The article specifically attacked the Council on American-Islamic Relations, which Prestwich characterized as a front group in an interview with the Post Register.

“Muslims are taught to be ‘two faced,’” the article said, “that is, to present the face of friendship to enemies but to inwardly hate them. To wait to be called to jihad and be ready to rise up and kill the enemy when called. Given that type of deeply ingrained teaching, are we to take them at their word when organizations like CAIR dispute that there are any nefarious intentions?”

The article also painted Muslims as violent toward other religions.

“There are at least 109 (chapters of the Quran) that advocate violence and death towards infidels,” the article said. “And make no mistake; if you are not a Muslim, you are an infidel. Period.”

Not true, Hooper said.

“I’ve been a Muslim for many decades,” he said. “I’ve never heard an actual Muslim use the word ‘infidel.’ The only time you hear that is from anti-Muslim bigots.”

Scientific polling does not support the notion that American Muslims are hostile toward other religions. In fact, it is the exact opposite: Among American religious groups that were polled, Muslims and Mormons had the most positive views of other religions.

Among the groups surveyed, Gallup found Mormons and Muslims had the highest percentage of religiously “integrated” members, at about 45 percent. That compares to about 35 percent of Protestants, Catholics and Jews rated as religiously integrated.

According to the study, “Integrated individuals go beyond a ‘live-and-let-live’ attitude and actively seek to know more about and learn from others of different religious traditions. They believe that most faiths make a positive contribution to society.”

Hummel said there was a long history of constructive relations between The Church of Jesus Christ of Latter-day Saints and American Muslims. Mormons often are very supportive of the right of Muslim communities to build places of worship, Hummel said, because they have experienced attempts to block construction of Mormon places of worship.

The newsletter article alleges that the Pocatello mosque, which opened last year, was built “over the objections of many of the citizens of that town.”

But Hummel and another ISU professor said that was untrue. The community generally was supportive, they said, with only a small minority raising objections. Several churches supported the mosque. Among its biggest supporters were members of the Mormon church.

“There’s a reason why people of the LDS faith support the Muslim community all over the country,” Hummel said. “Because they lived it.… They know and experience, on a day-to-day basis, religious discrimination.”

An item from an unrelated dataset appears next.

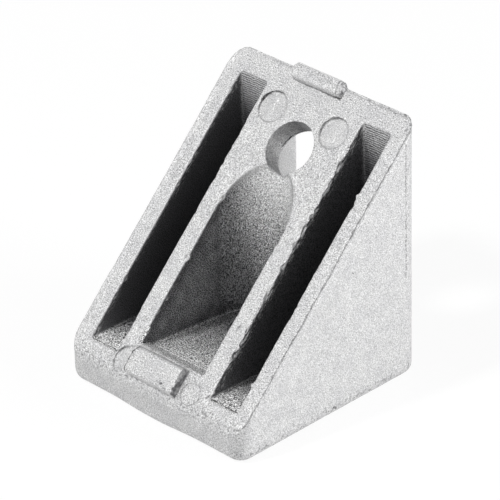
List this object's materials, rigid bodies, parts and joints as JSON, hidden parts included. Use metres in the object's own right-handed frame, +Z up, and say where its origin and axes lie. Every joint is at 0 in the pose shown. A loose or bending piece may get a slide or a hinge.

Professor Sean Anderson, chairman of the ISU political science department, said the newsletter invoked similar stereotypes as those used to justify persecution of Mormons, as well as Catholics, at earlier times in American history.

Blaming all Muslims for the actions of terrorists who claim to be Muslim, Anderson said, is akin to blaming all Christians for the actions of Aryan Nations, whose Christian Identity movement, formerly headquartered in northern Idaho, claims to be Christian.

Anderson, a self-described “moderate Republican” who formerly served as a precinct committeeman, said he worried such rhetoric would undermine the party’s credibility.

“(Opponents) could paint all of the GOP as being racist, homophobic, Islamophobic, bigoted,” he said. “It tarnishes the reputation of the party.”

Dr. Fahim Rahim, of the Idaho Kidney Institute, a practicing Muslim and local philanthropist, asked Prestwich to “stop spreading hatred and fear.”

“We Idahoans are building bridges of love and understanding so our next generations can thrive and love each other regardless of our culture, religion and identity,” Rahim said in an email. “Please don’t spoil it for your political gains.

“We cannot let such people divide us and our kids and create hatred among them. I want my kids and your kids to grow up in the future and look each other in the eye with love and tolerance. This is what America is all about. And more importantly this is what humanity is all about.”